# Mould Line Removal Tool/Seam Scraper



## MadCowCrazy (Mar 19, 2009)

Does anyone know where I could buy a too like this in Europe?
I tried ordering it from their site but they dont take Paypal and I dont own a credit card (and cant get one) so does anyone know where I could get one of these tools in the EU?

http://www.micromark.com/SEAM-SCRAPER,7547.html

I hate mould line removal, I litterally spend hours upon hours scraping them off with my x-acto knife.

Cant find any tools like this at all in the EU, so anyone know of a store that sells something like this in the EU?


----------



## Hesky (Aug 26, 2009)

The GW knife serves just fine.. And the files for more tricky lines...

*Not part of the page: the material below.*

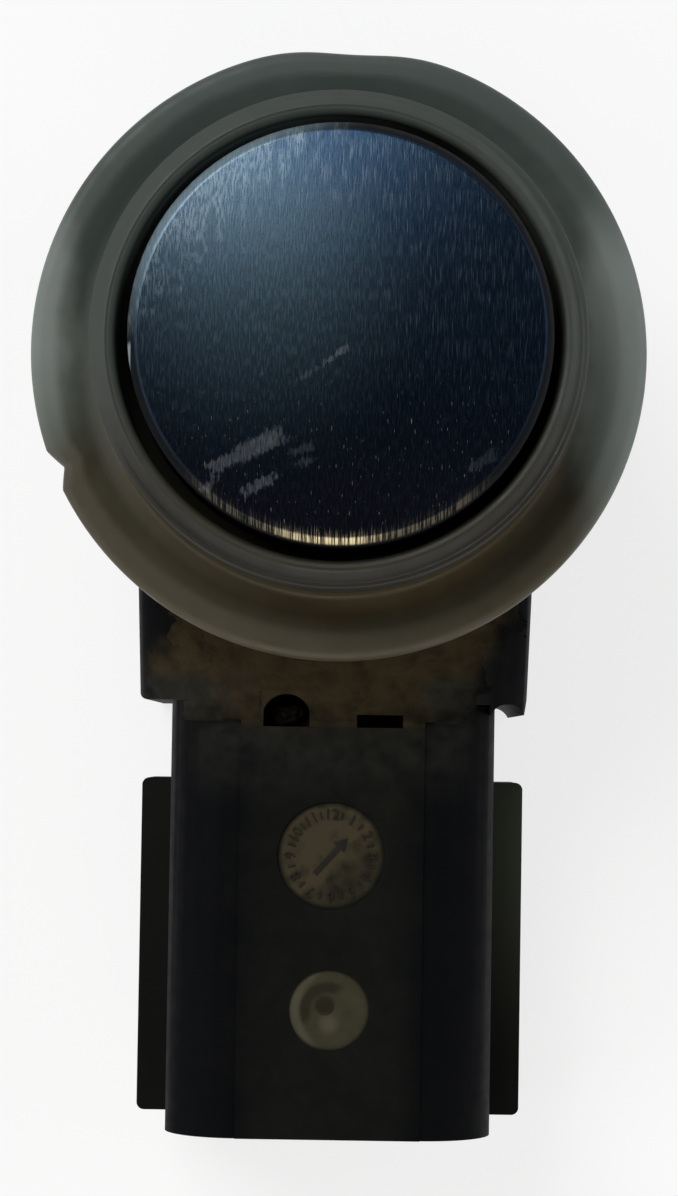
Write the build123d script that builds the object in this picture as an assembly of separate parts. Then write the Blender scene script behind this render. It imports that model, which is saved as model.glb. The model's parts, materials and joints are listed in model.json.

I havent seen one of these before but it looks just like a hobby knife really..


----------



## Narik (May 25, 2010)

As weird as this sounds. I actually use dentist tools, they have a variety of scraping instruments available that work well on plastic and pewter models. I went on my last check up and asked for some old dentist tools that they were going to throw away. They are sterilized before they get around to throwing them out.

It's great for scraping mould lines, as well as bringing out fine details.

-Narik


----------



## Munky (Oct 2, 2008)

I would recommend using surgical scalpels.
Why? well the blades are chemicaly sharpened so they are EXTREMELY sharp(be very very careful) I file the mould line smooth and the scrape the edge of the scalpel blade across to "blend" the mould line into the model.

I will say that I spend about as long prepping models for paint as I do painting, there is no easy way around it unless you get a brand new cast.


----------